Execution Engine – To execute the tasks in proper order which are produced by the compiler.
HiveServer – To provide a Thrift interface and a JDBC / ODBC server.

HBase (Hadoop DataBase)

HBase is a distributed, column oriented database and uses HDFS for the underlying storage. As said earlier, HDFS works on write once and read many times pattern, but this isn’t a case always. We may require real time read/write random access for huge dataset; this is where HBase comes into the picture. HBase is built on top of HDFS and distributed on column-oriented database.

Here are the main components of HBase:

HBase Master: It is responsible for negotiating load balancing across all RegionServers and maintains the state of the cluster. It is not part of the actual data storage or retrieval path.
RegionServer: It is deployed on each machine and hosts data and processes I/O requests.

Zookeeper

ZooKeeper is a centralized service for maintaining configuration information, naming, providing distributed synchronization and providing group services which are very useful for a variety of distributed systems.
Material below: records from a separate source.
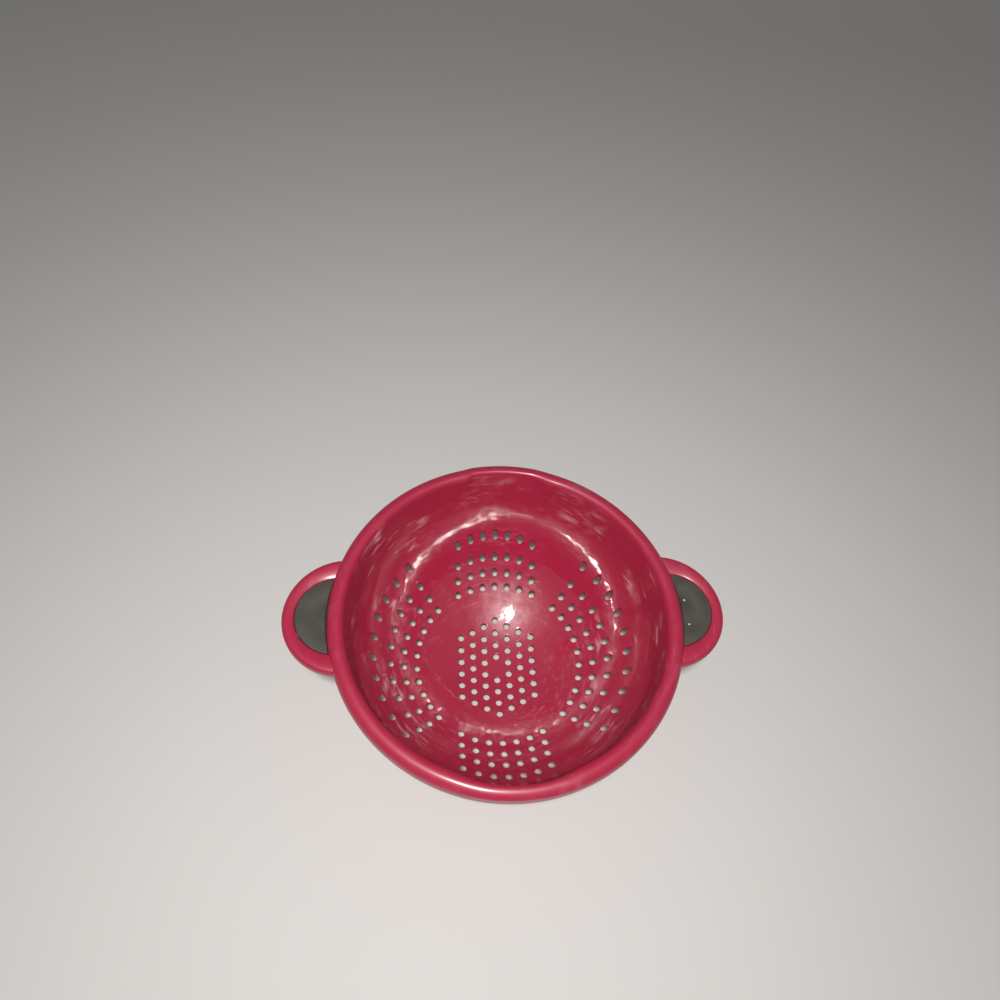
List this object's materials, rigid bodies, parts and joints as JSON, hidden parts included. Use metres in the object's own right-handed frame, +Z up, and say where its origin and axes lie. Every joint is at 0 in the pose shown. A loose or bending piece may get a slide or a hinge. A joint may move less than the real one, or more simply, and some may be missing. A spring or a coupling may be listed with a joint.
{
  "type": "colander",
  "caption": "Round kitchen colander: a deep bowl drilled in groups, a rolled-over rim, a loop handle with a soft grip on each side, and a notched foot ring.",
  "frame": {"origin": "on the table, under the middle of the bowl", "axes": "+X through the right-hand handle, +Y to the back of the bowl, +Z up out of the bowl's mouth"},
  "size_m": [0.3168, 0.2548, 0.1292],
  "materials": {
    "crimson_plastic": "glossy moulded plastic with fine wiping scratches",
    "grip_rubber": "matt soft-touch grey"
  },
  "bodies": {
    "root": {"bowl": "crimson_plastic", "rim": "crimson_plastic", "foot_ring": "crimson_plastic", "left_handle_loop": "crimson_plastic", "right_handle_loop": "crimson_plastic", "left_grip": "grip_rubber", "right_grip": "grip_rubber"}
  },
  "joints": []
}
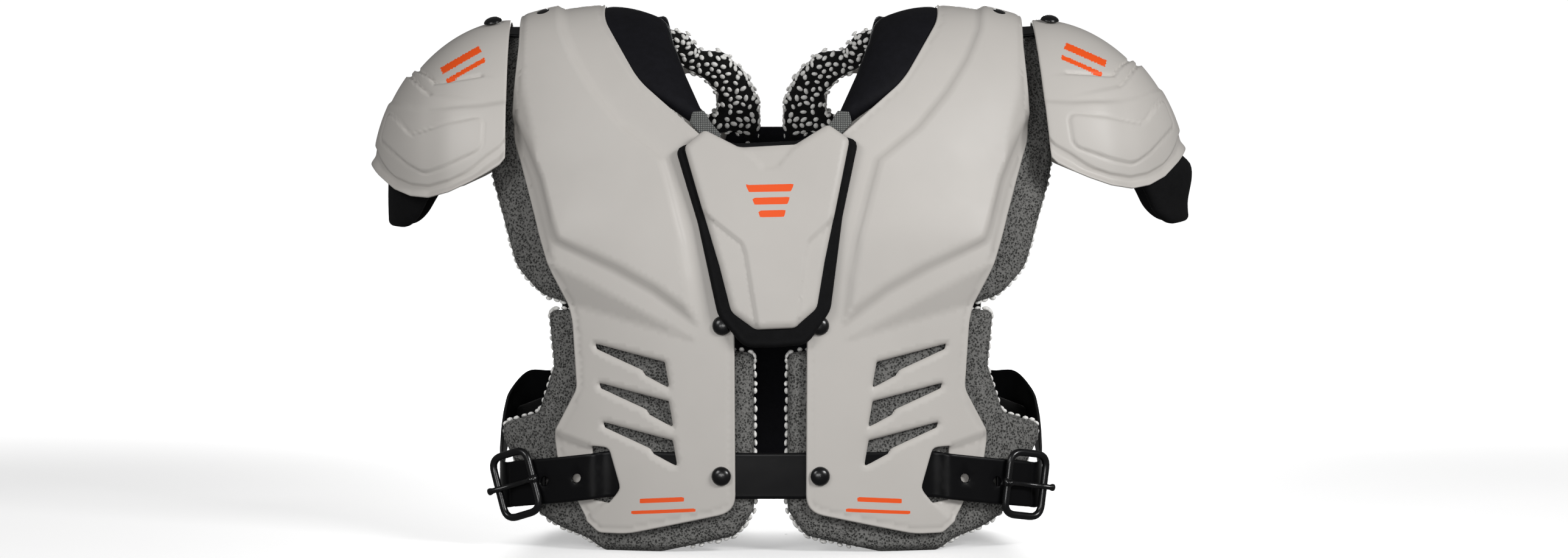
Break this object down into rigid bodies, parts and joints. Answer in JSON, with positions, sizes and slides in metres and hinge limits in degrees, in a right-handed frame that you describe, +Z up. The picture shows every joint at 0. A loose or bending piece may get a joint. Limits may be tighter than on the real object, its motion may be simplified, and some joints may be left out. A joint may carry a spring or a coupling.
{
  "type": "football shoulder pad",
  "caption": "Moulded plastic shoulder and chest armour with fabric-covered foam pads, hinged shoulder caps, a breastbone plate and buckled waist belts.",
  "frame": {"origin": "on the surface that the rib pads' lower edges stand on, under the middle of the whole object", "axes": "+Z up, -Y the way the wearer faces, +X the wearer's left"},
  "size_m": [0.5864, 0.2654, 0.3808],
  "materials": {
    "moulded_plastic": "satin, fine grain",
    "pad_fabric": "heather knit over foam",
    "black_fabric": "smooth matt cloth over foam",
    "bead_foam": "white foam beads under black mesh",
    "grey_webbing": "woven tape",
    "belt_vinyl": "semi-gloss coated webbing",
    "black_metal": "black enamel"
  },
  "bodies": {
    "root": {"body_arch_left": "moulded_plastic", "body_arch_right": "moulded_plastic", "shoulder_cap_left": "moulded_plastic", "shoulder_cap_right": "moulded_plastic", "sternum_plate": "moulded_plastic", "body_pad_left": "pad_fabric", "body_pad_right": "pad_fabric", "rib_pad_front_left": "pad_fabric", "rib_pad_front_right": "pad_fabric", "rib_pad_back_left": "pad_fabric", "rib_pad_back_right": "pad_fabric", "neck_pad_left": "black_fabric", "neck_pad_right": "black_fabric", "arm_flap_left": "black_fabric", "arm_flap_right": "black_fabric", "sternum_pad": "black_fabric", "spine_pad": "black_fabric", "collar_pad_left": "bead_foam", "collar_pad_right": "bead_foam", "neck_tab_left": "grey_webbing", "neck_tab_right": "grey_webbing", "front_belt": "belt_vinyl", "rear_belt": "belt_vinyl", "cap_strap_left": "belt_vinyl", "cap_strap_right": "belt_vinyl", "buckle_left": "black_metal", "buckle_right": "black_metal", "buckle_tongue_left": "black_metal", "buckle_tongue_right": "black_metal", "belt_rivet_left": "black_metal", "belt_rivet_right": "black_metal", "sternum_rivet_left": "black_metal", "sternum_rivet_right": "black_metal", "back_rivet_left": "black_metal", "back_rivet_right": "black_metal", "shoulder_rivet_left": "black_metal", "shoulder_rivet_right": "black_metal", "cap_rivet_left": "black_metal", "cap_rivet_right": "black_metal"}
  },
  "joints": []
}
HBase is not operational without ZooKeeper.

Mahout

Mahout is a scalable machine learning library that implements various different approaches machine learning. At present Mahout contains four main groups of algorithms:

Recommendations, also known as collective filtering
Classifications, also known as categorization
Clustering
Frequent itemset mining, also known as parallel frequent pattern mining

Algorithms in the Mahout library belong to the subset that can be executed in a distributed fashion and have been written to be executable in MapReduce. Mahout is scalable along three dimensions: It scales to reasonably large data sets by leveraging algorithm properties or implementing versions based on Apache Hadoop.

Sqoop (SQL-to-Hadoop)

Sqoop is a tool designed for efficiently transferring structured data from SQL Server and SQL Azure to HDFS and then uses it in MapReduce and Hive jobs. One can even use Sqoop to move data from HDFS to SQL Server.

Apache Spark:

Apache Spark is a general compute engine that offers fast data analysis on a large scale. Spark is built on HDFS but bypasses MapReduce and instead uses its own data processing framework. Common uses cases for Apache Spark include real-time queries, event stream processing, iterative algorithms, complex operations and machine learning.

Pig

Pig is a platform for analyzing and querying huge data sets that consist of a high-level language for expressing data analysis programs, coupled with infrastructure for evaluating these programs. Pig’s built-in operations can make sense of semi-structured data, such as log files, and the language is extensible using Java to add support for custom data types and transformations.

Pig has three main key properties:

Extensibility
Optimization opportunities
Ease of programming

The salient property of Pig programs is that their structure is amenable to substantial parallelization, which in turns enables them to handle very large data sets. At the present time, Pig’s infrastructure layer consists of a compiler that produces sequences of MapReduce programs.

Oozie

Apache Oozie is a workflow/coordination system to manage Hadoop jobs.

Flume

Flume is a framework for harvesting, aggregating and moving huge amounts of log data or text files in and out of Hadoop. Agents are populated throughout ones IT infrastructure inside web servers, application servers and mobile devices. Flume itself has a query processing engine, so it’s easy to transform each new batch of data before it is shuttled to the intended sink.

Ambari:

Ambari was created to help manage Hadoop. It offers support for many of the tools in the Hadoop ecosystem including Hive, HBase, Pig, Sqoop and Zookeeper. The tool features a management dashboard that keeps track of cluster health and can help diagnose performance issues.

Conclusion

Hadoop is powerful because it is extensible and it is easy to integrate with any component. Its popularity is due in part to its ability to store, analyze and access large amounts of data, quickly and cost effectively across clusters of commodity hardware. Apache Hadoop is not actually a single product but instead a collection of several components. When all these components are merged, it makes the Hadoop very user friendly.